Climate Technology Partnerships

Form, function, and impact

Arunabha Ghosh, Anupama Vijayakumar, Sudatta Ray
October 2015 |

Ghosh, Arunabha, Anupama Vijayakumar, and Sudatta Ray. 2015. “Climate Technology Partnerships: Form, Function and Impact”CIGI Fixing Climate Governance Series, Paper No. 2, Waterloo, ON: Centre for International Governance Innovation. Available at: https://www.cigionline.org/publications/climate-technology-partnerships-form-function-and-impact

Overview

This paper analyses the purpose, membership, and governance of four partnerships - the Montreal Protocol, the Consultative Group on International Agricultural Research, the EC-ASEAN COGEN Programme, and the C40 Cities Climate Leadership Group. It identifies critical features, including appropriate financing, leveraging capacity, flexible intellectual property rules, coordination, and design and functional features across several institutions. These features could become the foundation for new partnerships to deliver measurable action and possibly increase trust among negotiating parties. The paper also focuses on technology partnerships as technology transfer has been a key demand throughout the two decades of climate negotiations.

Key Highlights

  • There is a need to upfront funding commitments and result-based disbursement. Even successful mechanisms such as the Montreal Protocol’s Multilateral Fund underscores the need.
  • Financial needs assessments would be as important as technical needs assessments as reliance on voluntary contribution creates uncertainty.
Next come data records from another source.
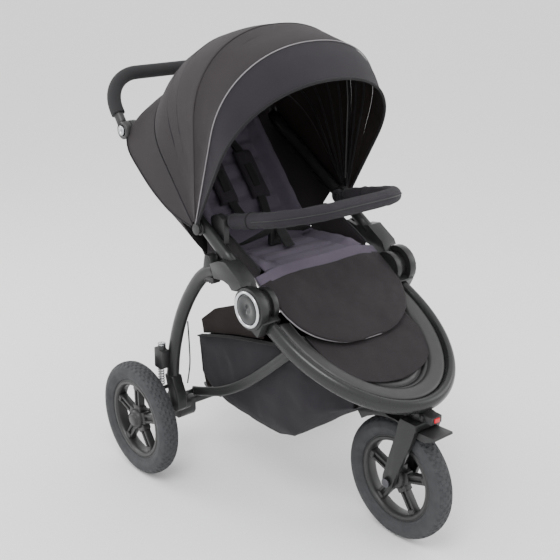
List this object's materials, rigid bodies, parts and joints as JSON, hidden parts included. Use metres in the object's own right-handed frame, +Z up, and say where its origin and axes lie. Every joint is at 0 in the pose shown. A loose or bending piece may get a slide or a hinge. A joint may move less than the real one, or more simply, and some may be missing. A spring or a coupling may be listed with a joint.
{
  "type": "pushchair",
  "caption": "Folding three-wheel pushchair with a fabric seat, folding canopy, bumper bar, tilting handle, footrest loop, basket and sprung rear axle.",
  "frame": {"origin": "on the floor, midway across and along the whole object", "axes": "+Z up, front towards -Y, +X to the seated child's left"},
  "size_m": [0.65, 0.9859, 1.1219],
  "materials": {
    "frame": "satin",
    "plastic": "satin",
    "tyre": "matte",
    "silver": "satin",
    "steel": "satin",
    "grip": "matte foam",
    "red": "gloss",
    "cloth": "plain weave",
    "insert": "quilted"
  },
  "bodies": {
    "front_frame": {"front_loop": "frame", "footrest_tray": "plastic", "footwell_cloth": "cloth", "calf_pad": "cloth", "steering_head": "plastic", "basket": "cloth", "right_hub_housing": "frame", "left_hub_housing": "frame", "right_hub_cap": "silver", "left_hub_cap": "silver"},
    "swivel_lock": {"swivel_lock_button": "red"},
    "fork": {"fork": "frame", "front_axle": "steel", "front_fender": "plastic"},
    "front_wheel": {"front_wheel_rim": "plastic", "front_wheel_tyre": "tyre"},
    "basket_bars": {"right_basket_bar": "frame", "left_basket_bar": "frame"},
    "upper_frame": {"right_hub_moulding": "frame", "left_hub_moulding": "frame", "right_upper_tube": "frame", "left_upper_tube": "frame", "right_handle_housing": "plastic", "left_handle_housing": "plastic", "right_canopy_pivot": "plastic", "left_canopy_pivot": "plastic", "right_bumper_mount": "plastic", "left_bumper_mount": "plastic", "seat_shell": "cloth", "seat_cushion": "insert", "crotch_buckle": "plastic", "canopy_rear": "cloth"},
    "buckle_release": {"buckle_button": "plastic"},
    "backrest": {"backrest_board": "cloth", "backrest_pad": "insert", "right_shoulder_pad": "cloth", "left_shoulder_pad": "cloth"},
    "canopy_mid": {"canopy_bow": "frame", "canopy_middle": "cloth"},
    "canopy_front": {"canopy_visor": "cloth", "canopy_forward": "cloth"},
    "bumper": {"bumper_bar": "cloth"},
    "handle": {"handle_bar": "frame", "handle_grip": "grip"},
    "right_handle_release": {"right_handle_button": "silver"},
    "left_handle_release": {"left_handle_button": "silver"},
    "rear_frame": {"right_rear_leg": "frame", "left_rear_leg": "frame", "right_spring_bracket": "plastic", "left_spring_bracket": "plastic", "right_spring": "steel", "left_spring": "steel"},
    "rear_axle": {"rear_axle_tube": "plastic", "right_swing_arm": "plastic", "left_swing_arm": "plastic"},
    "right_rear_wheel": {"right_rear_wheel_rim": "plastic", "right_rear_wheel_tyre": "tyre"},
    "left_rear_wheel": {"left_rear_wheel_rim": "plastic", "left_rear_wheel_tyre": "tyre"},
    "brake_pedal": {"brake_pedal": "plastic"}
  },
  "joints": [
    {"name": "frame_fold", "type": "hinge", "parent": "front_frame", "child": "upper_frame", "pos_m": [0, -0.101, 0.543], "axis": [-1, 0, 0], "range_deg": [0, 84], "deforming": ["basket"]},
    {"name": "rear_leg_fold", "type": "hinge", "parent": "upper_frame", "child": "rear_frame", "pos_m": [0, 0.052, 0.613], "axis": [1, 0, 0], "range_deg": [0, 44.52]},
    {"name": "basket_bar_fold", "type": "hinge", "parent": "front_frame", "child": "basket_bars", "pos_m": [0, -0.2, 0.46948], "axis": [-1, 0, 0], "range_deg": [0, 52.08]},
    {"name": "front_caster", "type": "hinge", "parent": "front_frame", "child": "fork", "pos_m": [0, -0.4, 0.312], "axis": [0, 0, 1], "continuous": true},
    {"name": "front_wheel_spin", "type": "hinge", "parent": "fork", "child": "front_wheel", "pos_m": [0, -0.346, 0.1475], "axis": [1, 0, 0], "continuous": true},
    {"name": "swivel_lock_slide", "type": "slide", "parent": "front_frame", "child": "swivel_lock", "axis": [0, 1, 0], "range_m": [0, 0.003], "stiffness_N_per_m": 300, "springref_m": -0.001},
    {"name": "recline", "type": "hinge", "parent": "upper_frame", "child": "backrest", "pos_m": [0, 0.146, 0.572], "axis": [-1, 0, 0], "range_deg": [0, 25]},
    {"name": "buckle_press", "type": "slide", "parent": "upper_frame", "child": "buckle_release", "axis": [0, 1, 0], "range_m": [0, 0.002], "stiffness_N_per_m": 300, "springref_m": -0.001},
    {"name": "canopy_fold", "type": "hinge", "parent": "upper_frame", "child": "canopy_mid", "pos_m": [0, 0.093, 0.679], "axis": [-1, 0, 0], "range_deg": [0, 38], "deforming": ["canopy_middle"]},
    {"name": "canopy_front_fold", "type": "hinge", "parent": "canopy_mid", "child": "canopy_front", "pos_m": [0, 0.093, 0.679], "axis": [-1, 0, 0], "range_deg": [0, 14.06], "deforming": ["canopy_forward"]},
    {"name": "bumper_tilt", "type": "hinge", "parent": "upper_frame", "child": "bumper", "pos_m": [0, 0.062, 0.692], "axis": [-1, 0, 0], "range_deg": [0, 60]},
    {"name": "handle_tilt", "type": "hinge", "parent": "upper_frame", "child": "handle", "pos_m": [0, 0.386, 0.861], "axis": [1, 0, 0], "range_deg": [-70, 15]},
    {"name": "right_handle_press", "type": "slide", "parent": "handle", "child": "right_handle_release", "axis": [1, 0, 0], "range_m": [0, 0.003], "stiffness_N_per_m": 300, "springref_m": -0.001},
    {"name": "left_handle_press", "type": "slide", "parent": "handle", "child": "left_handle_release", "axis": [-1, 0, 0], "range_m": [0, 0.003], "stiffness_N_per_m": 300, "springref_m": -0.001},
    {"name": "suspension", "type": "hinge", "parent": "rear_frame", "child": "rear_axle", "pos_m": [0, 0.205, 0.19], "axis": [1, 0, 0], "range_deg": [-2, 5], "stiffness_Nm_per_rad": 400, "springref_deg": -0.57, "deforming": ["right_spring", "left_spring"]},
    {"name": "right_wheel_spin", "type": "hinge", "parent": "rear_axle", "child": "right_rear_wheel", "pos_m": [-0.298, 0.277, 0.1475], "axis": [1, 0, 0], "continuous": true},
    {"name": "left_wheel_spin", "type": "hinge", "parent": "rear_axle", "child": "left_rear_wheel", "pos_m": [0.298, 0.277, 0.1475], "axis": [1, 0, 0], "continuous": true},
    {"name": "brake_press", "type": "hinge", "parent": "rear_axle", "child": "brake_pedal", "pos_m": [0, 0.277, 0.1475], "axis": [-1, 0, 0], "range_deg": [0, 20]}
  ],
  "couplings": [
    {"joint": "rear_leg_fold", "follows": "frame_fold", "ratio": 0.53},
    {"joint": "basket_bar_fold", "follows": "frame_fold", "ratio": 0.62},
    {"joint": "canopy_front_fold", "follows": "canopy_fold", "ratio": 0.37}
  ]
}
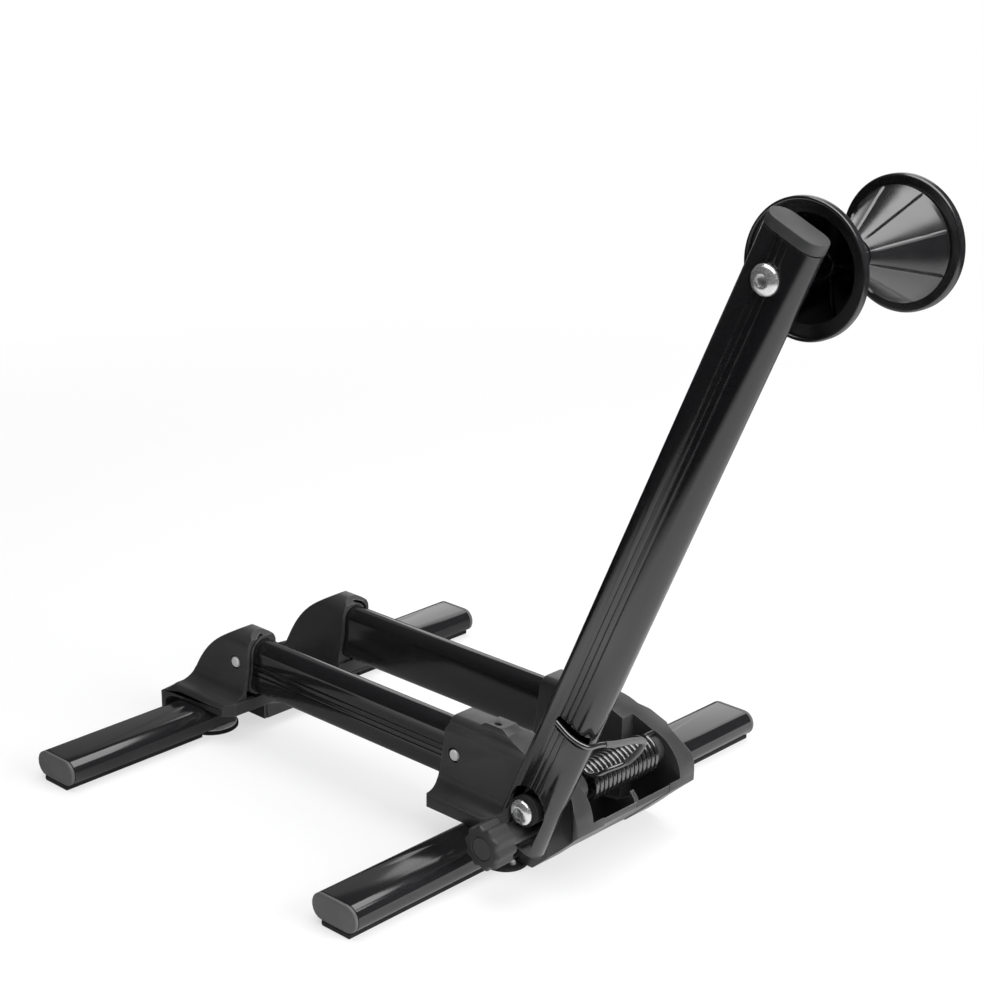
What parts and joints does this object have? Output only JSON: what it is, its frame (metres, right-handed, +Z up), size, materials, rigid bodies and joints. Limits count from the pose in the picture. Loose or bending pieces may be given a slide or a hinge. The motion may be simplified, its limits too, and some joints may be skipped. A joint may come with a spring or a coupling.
{
  "type": "bicycle parking stand",
  "caption": "Low floor stand that holds a bicycle upright by its wheel: side rails between moulded housings, fold-away legs and a sprung arm with cone rollers.",
  "frame": {"origin": "on the floor, on the plane of the wheel, midway between the back of the cone rollers and the nose of the front housings", "axes": "+Y towards the front housings, where the wheel rolls in; +X to the stand's right, away from the arm; +Z up"},
  "size_m": [0.372, 0.539, 0.4324],
  "materials": {
    "anodised": "black anodised, satin with fine lengthwise grain",
    "moulding": "black glass-filled moulding, fine grain",
    "plug": "dark grey moulding, matt",
    "rubber": "black rubber, matt",
    "roller": "black moulding, half gloss",
    "chrome": "bright plated",
    "spring_steel": "blackened wire, half gloss",
    "dark_steel": "blackened steel"
  },
  "bodies": {
    "base": {"rail_left": "anodised", "rail_right": "anodised", "housing_front_left": "moulding", "housing_front_right": "moulding", "housing_rear_left": "moulding", "housing_rear_right": "moulding", "cheek_screw_front_left": "chrome", "cheek_screw_front_right": "chrome", "cheek_screw_rear_left": "chrome", "cheek_screw_rear_right": "chrome", "leg_pin_front_left": "dark_steel", "leg_pin_front_right": "dark_steel", "leg_pin_rear_left": "dark_steel", "leg_pin_rear_right": "dark_steel", "leg_washer_front_left": "chrome", "leg_washer_front_right": "chrome", "leg_washer_rear_left": "chrome", "leg_washer_rear_right": "chrome", "leg_foot_front_left": "rubber", "leg_foot_front_right": "rubber", "leg_foot_rear_left": "rubber", "leg_foot_rear_right": "rubber", "foot_rivet_left": "chrome", "foot_rivet_right": "chrome", "pivot_shaft": "dark_steel", "pivot_washer": "rubber", "pivot_bolt": "chrome"},
    "swing_arm": {"arm": "anodised", "arm_plug": "plug", "arm_hub": "moulding", "lock_barrel": "moulding", "torsion_spring": "spring_steel", "axle_bolt": "chrome", "axle_nut": "chrome", "axle_spacer": "dark_steel"},
    "left_cone": {"roller_left": "roller"},
    "right_cone": {"roller_right": "roller"},
    "lock_knob": {"knob": "moulding", "knob_cap": "plug"},
    "front_left_leg": {"leg_front_left": "anodised", "leg_plug_front_left": "plug", "leg_pad_front_left": "rubber"},
    "front_right_leg": {"leg_front_right": "anodised", "leg_plug_front_right": "plug", "leg_pad_front_right": "rubber"},
    "rear_left_leg": {"leg_rear_left": "anodised", "leg_plug_rear_left": "plug", "leg_pad_rear_left": "rubber"},
    "rear_right_leg": {"leg_rear_right": "anodised", "leg_plug_rear_right": "plug", "leg_pad_rear_right": "rubber"}
  },
  "joints": [
    {"name": "arm_swing", "type": "hinge", "parent": "base", "child": "swing_arm", "pos_m": [0, -0.0787, 0.0532], "axis": [-1, 0, 0], "range_deg": [-8, 110], "stiffness_Nm_per_rad": 0.5, "springref_deg": 60.16, "deforming": ["torsion_spring"]},
    {"name": "left_cone_spin", "type": "hinge", "parent": "swing_arm", "child": "left_cone", "pos_m": [0, -0.23197, 0.39567], "axis": [1, 0, 0], "continuous": true},
    {"name": "right_cone_spin", "type": "hinge", "parent": "swing_arm", "child": "right_cone", "pos_m": [0, -0.23197, 0.39567], "axis": [1, 0, 0], "continuous": true},
    {"name": "knob_turn", "type": "hinge", "parent": "swing_arm", "child": "lock_knob", "pos_m": [-0.0973, -0.07114, 0.03631], "axis": [-1, 0, 0], "range_deg": [0, 540]},
    {"name": "fold_front_left", "type": "hinge", "parent": "base", "child": "front_left_leg", "pos_m": [-0.055, 0.2335, 0], "axis": [0, 0, 1], "range_deg": [0, 90]},
    {"name": "fold_front_right", "type": "hinge", "parent": "base", "child": "front_right_leg", "pos_m": [0.055, 0.2335, 0], "axis": [0, 0, -1], "range_deg": [0, 90]},
    {"name": "fold_rear_left", "type": "hinge", "parent": "base", "child": "rear_left_leg", "pos_m": [-0.055, -0.0335, 0], "axis": [0, 0, -1], "range_deg": [0, 90]},
    {"name": "fold_rear_right", "type": "hinge", "parent": "base", "child": "rear_right_leg", "pos_m": [0.055, -0.0335, 0], "axis": [0, 0, 1], "range_deg": [0, 90]}
  ]
}
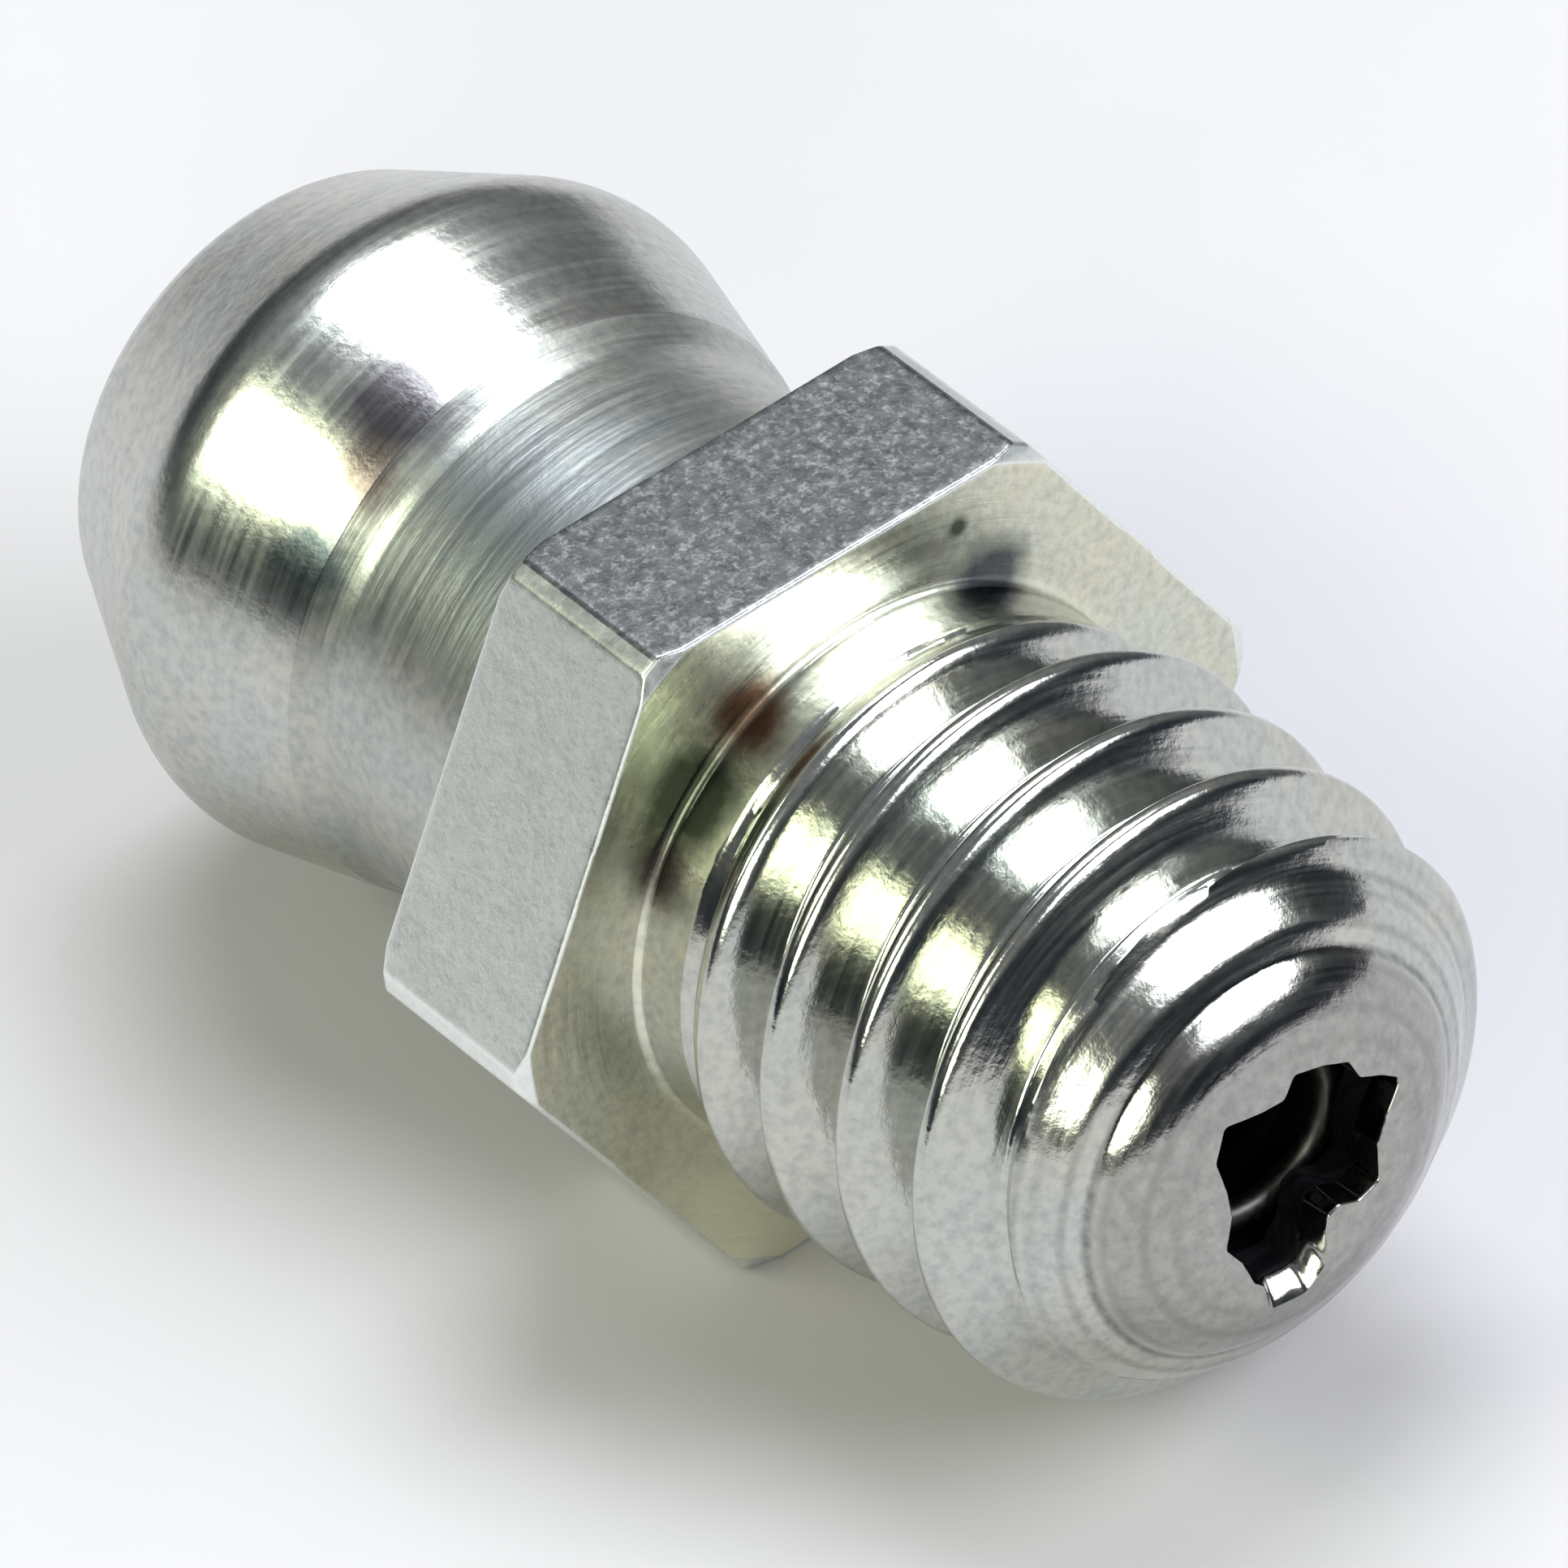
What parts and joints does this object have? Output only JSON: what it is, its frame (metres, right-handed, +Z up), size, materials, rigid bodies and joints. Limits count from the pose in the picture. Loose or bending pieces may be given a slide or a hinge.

However, insistence on paid-up commitments might restrict the number of donors willing to make such promises.
  • Several countries have proposed amendments to the protocol to phase out hydrofluorocarbons (HFCs) by replacing them with new sets of chemical alternatives. However, unless the intellectual property rights (IPR) provision evolves alongside, it would be difficult to garner support from many member states who might argue against purchasing new chemicals with unknown side effects.
  • Capacity development and contributions to technology partnerships go hand-in-hand.
  • EC-ASEAN COGEN Programme and the C40 suggested that networks are likely to have more impact when they support their weaker members to gain access to knowledge, experience, know-how and technology.
  • It is important to design partnerships in such a way that the most important assets and resources of different actors and institutions are made available for the group’s benefit.
Fixing climate governance through technology partnerships require understanding the solution and challenges in the quest for consensus, the quest for function and the quest for form.